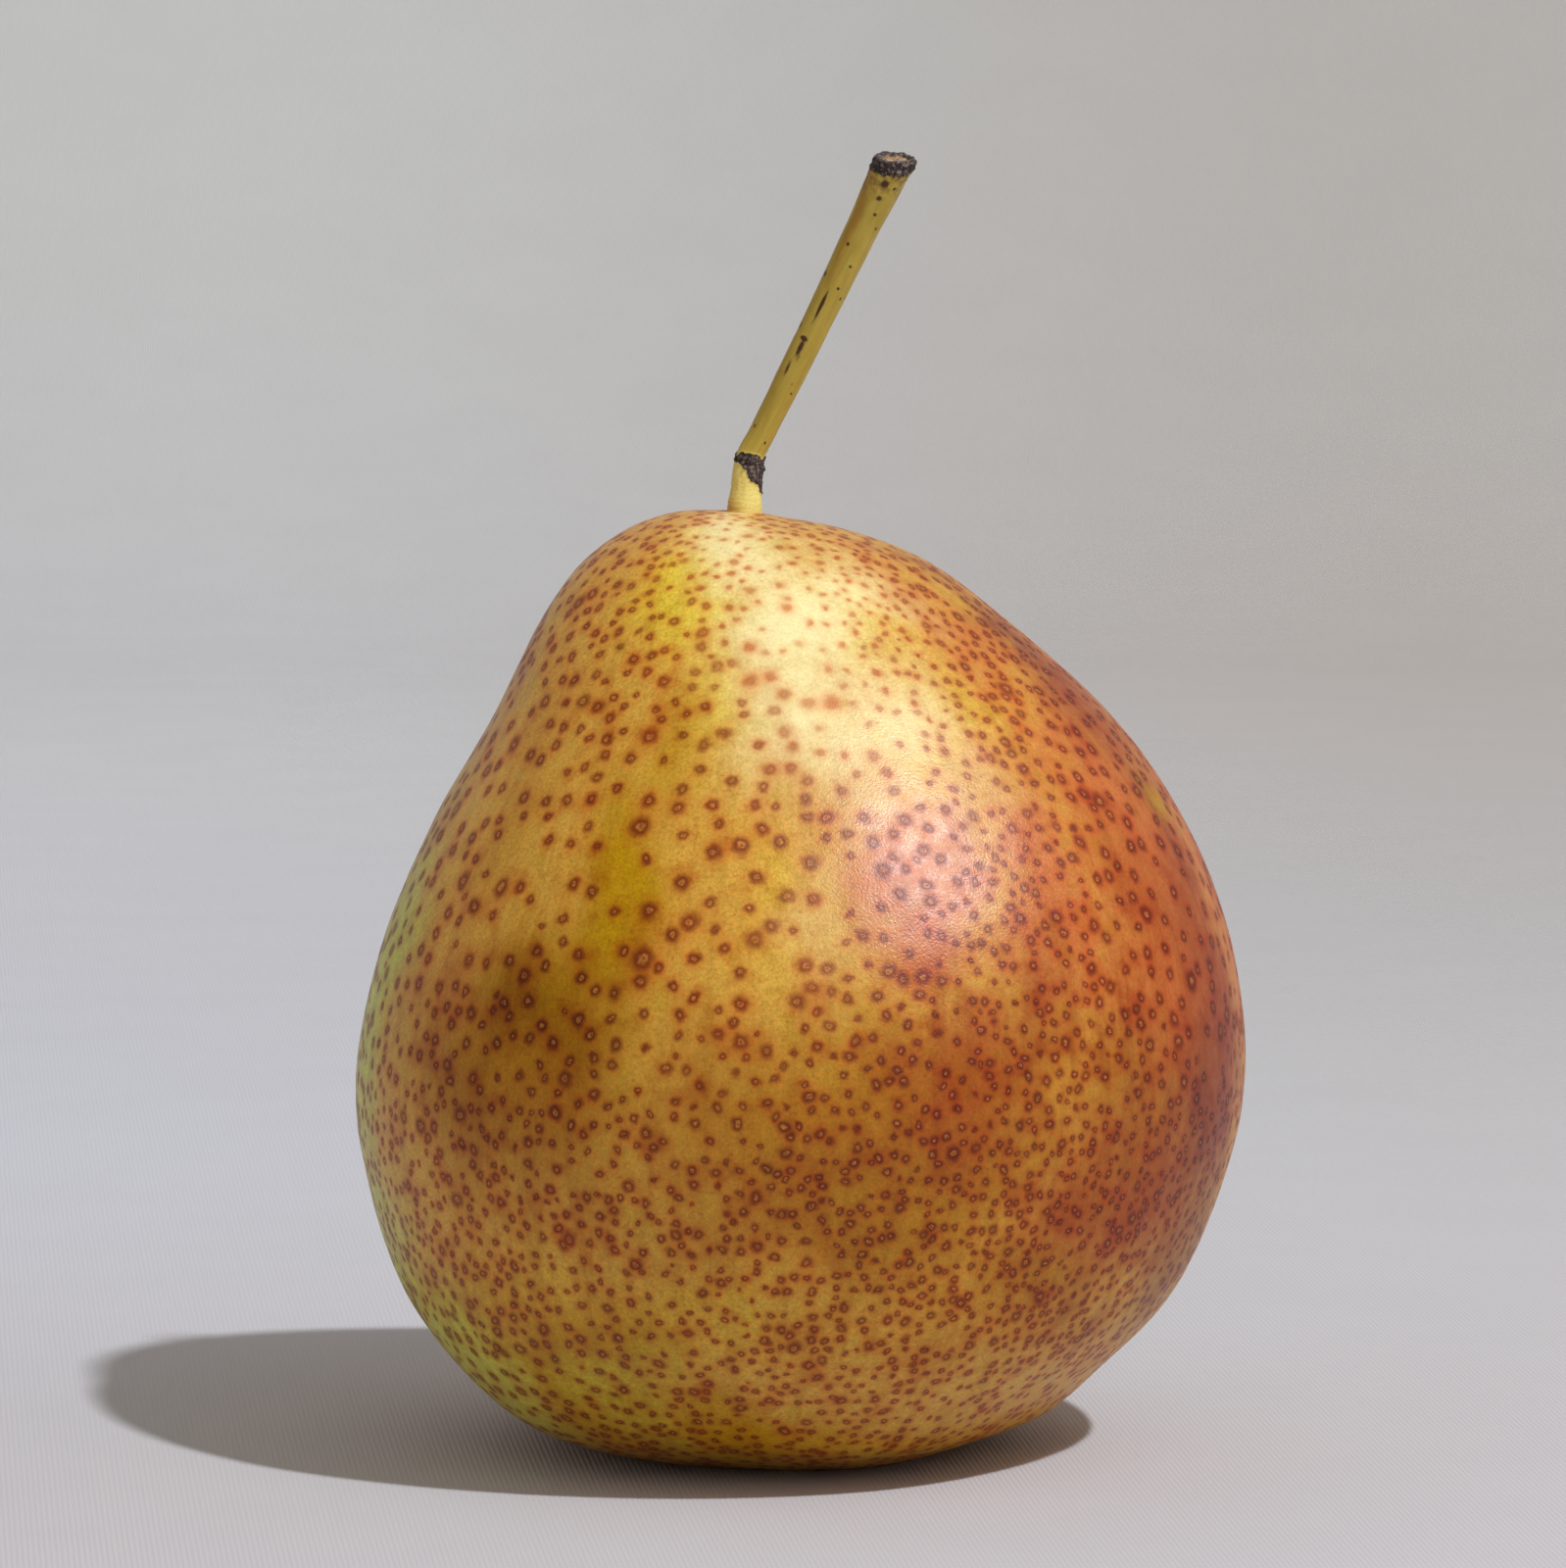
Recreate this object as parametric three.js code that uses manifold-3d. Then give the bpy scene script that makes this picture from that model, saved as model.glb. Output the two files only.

_ _ _ _ _ _ _

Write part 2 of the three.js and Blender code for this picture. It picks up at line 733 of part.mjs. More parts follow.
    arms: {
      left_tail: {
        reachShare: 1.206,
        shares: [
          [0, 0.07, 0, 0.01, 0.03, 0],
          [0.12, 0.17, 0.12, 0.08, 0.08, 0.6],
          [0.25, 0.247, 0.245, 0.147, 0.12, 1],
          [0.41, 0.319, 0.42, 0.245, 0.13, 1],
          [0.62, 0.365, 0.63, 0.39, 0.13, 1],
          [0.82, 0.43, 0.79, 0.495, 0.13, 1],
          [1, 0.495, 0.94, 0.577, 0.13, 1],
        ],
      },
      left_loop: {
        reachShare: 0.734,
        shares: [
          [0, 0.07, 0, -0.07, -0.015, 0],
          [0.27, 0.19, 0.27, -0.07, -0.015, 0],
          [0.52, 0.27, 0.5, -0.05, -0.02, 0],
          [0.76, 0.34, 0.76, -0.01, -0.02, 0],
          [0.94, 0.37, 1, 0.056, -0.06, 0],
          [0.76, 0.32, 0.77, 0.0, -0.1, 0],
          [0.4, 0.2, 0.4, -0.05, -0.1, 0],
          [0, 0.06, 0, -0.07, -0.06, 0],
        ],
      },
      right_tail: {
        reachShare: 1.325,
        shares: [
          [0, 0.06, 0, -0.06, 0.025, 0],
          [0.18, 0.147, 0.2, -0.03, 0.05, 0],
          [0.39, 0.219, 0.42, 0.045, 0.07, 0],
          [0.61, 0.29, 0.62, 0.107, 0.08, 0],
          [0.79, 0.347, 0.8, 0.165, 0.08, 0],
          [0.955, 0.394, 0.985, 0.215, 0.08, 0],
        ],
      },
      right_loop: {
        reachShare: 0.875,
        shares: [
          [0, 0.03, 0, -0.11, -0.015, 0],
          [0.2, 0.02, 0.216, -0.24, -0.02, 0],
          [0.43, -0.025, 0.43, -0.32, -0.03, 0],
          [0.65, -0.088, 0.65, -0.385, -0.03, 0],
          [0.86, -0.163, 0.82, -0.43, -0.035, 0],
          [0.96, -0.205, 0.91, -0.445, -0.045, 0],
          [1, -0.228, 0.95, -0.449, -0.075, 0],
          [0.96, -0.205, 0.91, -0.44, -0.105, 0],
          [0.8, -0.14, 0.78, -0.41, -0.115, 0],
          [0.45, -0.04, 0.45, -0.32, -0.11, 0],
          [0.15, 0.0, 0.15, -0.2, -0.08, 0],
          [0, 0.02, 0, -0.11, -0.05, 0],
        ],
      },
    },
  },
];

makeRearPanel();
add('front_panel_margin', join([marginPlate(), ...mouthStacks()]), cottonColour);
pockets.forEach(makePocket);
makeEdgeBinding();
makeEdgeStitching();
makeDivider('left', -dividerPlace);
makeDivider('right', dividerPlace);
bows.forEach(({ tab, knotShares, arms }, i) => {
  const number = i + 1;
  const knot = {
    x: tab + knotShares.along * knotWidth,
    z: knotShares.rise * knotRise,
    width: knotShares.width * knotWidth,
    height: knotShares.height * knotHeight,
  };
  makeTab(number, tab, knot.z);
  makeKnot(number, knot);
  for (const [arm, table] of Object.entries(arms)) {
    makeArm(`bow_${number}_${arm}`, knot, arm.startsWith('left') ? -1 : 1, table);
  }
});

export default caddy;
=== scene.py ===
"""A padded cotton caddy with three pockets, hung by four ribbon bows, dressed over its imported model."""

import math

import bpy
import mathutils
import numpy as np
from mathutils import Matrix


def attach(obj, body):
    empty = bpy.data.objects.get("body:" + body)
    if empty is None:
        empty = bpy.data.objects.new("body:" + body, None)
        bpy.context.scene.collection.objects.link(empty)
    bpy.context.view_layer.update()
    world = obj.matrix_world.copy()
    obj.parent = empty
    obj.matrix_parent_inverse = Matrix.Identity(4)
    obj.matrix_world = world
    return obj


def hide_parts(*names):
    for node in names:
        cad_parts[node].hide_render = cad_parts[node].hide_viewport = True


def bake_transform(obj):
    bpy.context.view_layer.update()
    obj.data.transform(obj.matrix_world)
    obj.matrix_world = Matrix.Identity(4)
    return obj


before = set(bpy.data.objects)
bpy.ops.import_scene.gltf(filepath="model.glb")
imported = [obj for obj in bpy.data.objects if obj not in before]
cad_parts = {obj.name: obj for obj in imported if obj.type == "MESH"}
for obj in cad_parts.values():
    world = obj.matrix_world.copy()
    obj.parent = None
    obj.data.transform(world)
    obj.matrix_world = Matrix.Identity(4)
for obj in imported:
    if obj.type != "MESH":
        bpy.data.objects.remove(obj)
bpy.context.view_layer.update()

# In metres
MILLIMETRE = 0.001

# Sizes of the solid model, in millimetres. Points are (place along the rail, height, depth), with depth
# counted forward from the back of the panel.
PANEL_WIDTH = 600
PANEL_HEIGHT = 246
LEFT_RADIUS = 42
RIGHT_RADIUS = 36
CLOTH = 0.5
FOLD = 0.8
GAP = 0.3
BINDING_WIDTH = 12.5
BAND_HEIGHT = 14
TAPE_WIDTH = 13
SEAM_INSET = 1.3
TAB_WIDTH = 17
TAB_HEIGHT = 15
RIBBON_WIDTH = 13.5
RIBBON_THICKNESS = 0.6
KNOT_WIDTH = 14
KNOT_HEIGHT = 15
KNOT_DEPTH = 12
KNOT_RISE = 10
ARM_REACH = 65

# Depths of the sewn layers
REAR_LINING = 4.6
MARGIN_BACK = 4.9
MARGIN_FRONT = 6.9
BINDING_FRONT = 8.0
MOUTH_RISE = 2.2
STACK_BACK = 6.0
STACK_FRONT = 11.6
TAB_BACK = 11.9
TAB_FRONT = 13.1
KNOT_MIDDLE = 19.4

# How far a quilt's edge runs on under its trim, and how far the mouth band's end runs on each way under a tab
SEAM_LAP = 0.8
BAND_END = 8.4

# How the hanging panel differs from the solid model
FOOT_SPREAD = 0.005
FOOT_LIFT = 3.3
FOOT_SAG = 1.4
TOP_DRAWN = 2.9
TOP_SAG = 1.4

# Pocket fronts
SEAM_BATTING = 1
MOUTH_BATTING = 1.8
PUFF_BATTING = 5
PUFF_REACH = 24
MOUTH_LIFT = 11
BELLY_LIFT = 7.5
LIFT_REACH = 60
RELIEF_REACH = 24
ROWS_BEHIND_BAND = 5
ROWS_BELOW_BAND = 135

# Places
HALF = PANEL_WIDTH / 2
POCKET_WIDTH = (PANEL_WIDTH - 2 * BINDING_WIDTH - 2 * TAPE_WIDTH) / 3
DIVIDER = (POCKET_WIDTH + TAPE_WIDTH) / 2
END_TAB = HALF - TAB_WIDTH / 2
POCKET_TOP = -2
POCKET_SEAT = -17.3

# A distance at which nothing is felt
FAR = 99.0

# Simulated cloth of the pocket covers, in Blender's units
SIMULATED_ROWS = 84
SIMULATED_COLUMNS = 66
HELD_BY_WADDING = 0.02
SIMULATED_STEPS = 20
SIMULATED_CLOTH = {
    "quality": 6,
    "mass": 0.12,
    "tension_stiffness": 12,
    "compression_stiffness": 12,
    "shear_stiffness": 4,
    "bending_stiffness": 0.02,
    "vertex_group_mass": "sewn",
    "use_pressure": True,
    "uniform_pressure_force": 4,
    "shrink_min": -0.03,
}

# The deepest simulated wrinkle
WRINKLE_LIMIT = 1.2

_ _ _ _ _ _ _

> _What you need to do_
Retype, word for word, every line from the line with "obj.parent = None" to the line with "BAND_END = 8.4", inclusive. Add nothing.

> _Exercise solution_
    obj.parent = None
    obj.data.transform(world)
    obj.matrix_world = Matrix.Identity(4)
for obj in imported:
    if obj.type != "MESH":
        bpy.data.objects.remove(obj)
bpy.context.view_layer.update()

# In metres
MILLIMETRE = 0.001

# Sizes of the solid model, in millimetres. Points are (place along the rail, height, depth), with depth
# counted forward from the back of the panel.
PANEL_WIDTH = 600
PANEL_HEIGHT = 246
LEFT_RADIUS = 42
RIGHT_RADIUS = 36
CLOTH = 0.5
FOLD = 0.8
GAP = 0.3
BINDING_WIDTH = 12.5
BAND_HEIGHT = 14
TAPE_WIDTH = 13
SEAM_INSET = 1.3
TAB_WIDTH = 17
TAB_HEIGHT = 15
RIBBON_WIDTH = 13.5
RIBBON_THICKNESS = 0.6
KNOT_WIDTH = 14
KNOT_HEIGHT = 15
KNOT_DEPTH = 12
KNOT_RISE = 10
ARM_REACH = 65

# Depths of the sewn layers
REAR_LINING = 4.6
MARGIN_BACK = 4.9
MARGIN_FRONT = 6.9
BINDING_FRONT = 8.0
MOUTH_RISE = 2.2
STACK_BACK = 6.0
STACK_FRONT = 11.6
TAB_BACK = 11.9
TAB_FRONT = 13.1
KNOT_MIDDLE = 19.4

# How far a quilt's edge runs on under its trim, and how far the mouth band's end runs on each way under a tab
SEAM_LAP = 0.8
BAND_END = 8.4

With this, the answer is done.